There is no underlying data update to announce: this report relies on the previous ICE data release, which covers enforcement through March 10, 2026. We always promptly release data we receive from the government; all Deportation Data Project analyses use data we have already made public. We will never hold data before release for our own use.

Executive summary

The number of deportations within the United States increased by a factor of five over the course of the first year of the second Trump administration. This new finding comes from a Deportation Data Project release of Immigration and Customs Enforcement (ICE) data covering the first year-plus of the Trump administration. The new dataset covers the period from the middle of the Biden administration through March 10, 2026. Comparing the last six months of the Biden administration to the recent peak of enforcement in January 2026, we find the following key trends:

First, ICE arrests more than quadrupled (4.4x). ICE transfers from jails and prisons, which accounted for most ICE arrests before 2025, roughly doubled. ICE street arrests went up by a factor of eleven — including not only arrests in neighborhoods, but also immigration court and at ICE field offices during regular check-ins. Arrests not in jails or prisons at this order of magnitude are a new phenomenon. For both types of arrests, ICE was much less likely to target people with criminal convictions. These changes led to over an eightfold increase in arrests of people without criminal convictions.

Second, the quadrupling (4.4x) of arrests resulted in an even larger rise (5x) in deportations because of increased detention space and decreased releases. The administration more than quadrupled (4.5x) the number of detention beds used for people arrested within the United States. That capacity increase was a result both of new funding (for new detention centers and more beds in existing detention centers) and of a decrease in arrests at the border. The large new detention centers ICE built or reopened accounted for less than a quarter of the new space.
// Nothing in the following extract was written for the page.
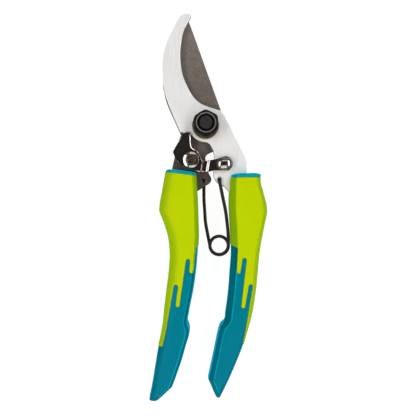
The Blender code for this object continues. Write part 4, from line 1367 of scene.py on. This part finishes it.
def studio():
    """The floor, the room, soft lights on all sides of the camera, and the camera straight above."""
    scene = bpy.context.scene
    scene.view_settings.view_transform = "Standard"
    floor_sheet()
    room()
    soft_light("left_box", (-0.60, 0.02, 0.68), (0.90, 0.26), 3.9)
    soft_light("right_box", (0.60, 0.12, 0.68), (1.25, 0.26), 4.9)
    soft_light("far_box", (0.0, 0.64, 0.66), (0.50, 0.24), 0.5)
    soft_light("near_box", (0.0, -0.64, 0.62), (0.70, 0.75), 2.9, (1.0, 0.93, 0.86))
    data = bpy.data.cameras.new("camera")
    data.sensor_width = 36.0
    data.lens = CAMERA_LENS
    data.clip_start, data.clip_end = 0.01, 10.0
    scene.camera = add_object("camera", data)
    scene.camera.location = CAMERA_PLACE


# ---- Assembly ----

black = black_oxide()
zinc = yellow_zinc()
gunmetal = polished_gunmetal()
hook_plate([satin_steel(), sheared_edge_and_shade()])
blade_plate([low_friction_coating(), blade_rim_painted_shade()])
# The nut's chamfer and sides and the washer's notches take the dull oxide as painted shade.
pivot_nut([black, ring_painted_highlight(), dull_oxide_and_shade("dull_oxide_and_shade", 0.009)])
bolt([black, dull_oxide_and_shade("bolt_end", 0.027)])
toothed_washer([zinc, dull_oxide_and_shade("washer_notch_shade", 0.03)])
plain_washer("head_washer", (0, 0), 4.3, 7.3, 4.7, 5.5, "hook_half", [zinc], "bolt_washer")
plain_washer("latch_spacer", RIVET, 2.5, 4.2, 9.15, 9.55, "blade_half", [zinc], "latch_washer")
latch_sheet([gunmetal])
thumb_nub([gunmetal])
rivet([turned_rivet(), rivet_middle_painted_shade()])
spring([black_wire()])

teal = [teal_plastic(), teal_recess_painted_shade(), teal_edge_painted_highlight()]
lime = [lime_grip(), lime_edge()]
LEFT_SHAPE = (LEFT_RIBS, LEFT_OUTER, LEFT_CORNERS, LEFT_SKIN)
RIGHT_SHAPE = (RIGHT_RIBS, RIGHT_OUTER, RIGHT_CORNERS, RIGHT_SKIN)
core_piece("left_core", LEFT_SHAPE, "blade_half", teal, "left_handle_core")
grip_piece("left_grip", LEFT_SHAPE, "blade_half", lime, "left_handle_grip")
core_piece("right_core", RIGHT_SHAPE, "hook_half", teal, "right_handle_core")
grip_piece("right_grip", RIGHT_SHAPE, "hook_half", lime, "right_handle_grip")
studio()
In the past, people without criminal convictions were often released from detention on bond. That changed in 2025. Release within 60 days of arrest, common for people without criminal convictions who did not have a removal order before arrest in the last six months of the Biden administration (35%), became rare (7%). The rate of deportation within two months of arrest doubled for this group, from 27% to 57%. The declining release rate accounted for most of that increase in deportations. Perhaps because of the lower release rate, many more people chose to give up on their cases: voluntary departures and returns (which are rare compared to removals) increased by 28 times.

A small decline in enforcement in February and early March 2026, after Renée Good and Alex Pretti’s killings in Minneapolis, did little to change these basic patterns. Arrests dipped by about a quarter after their peak in early January.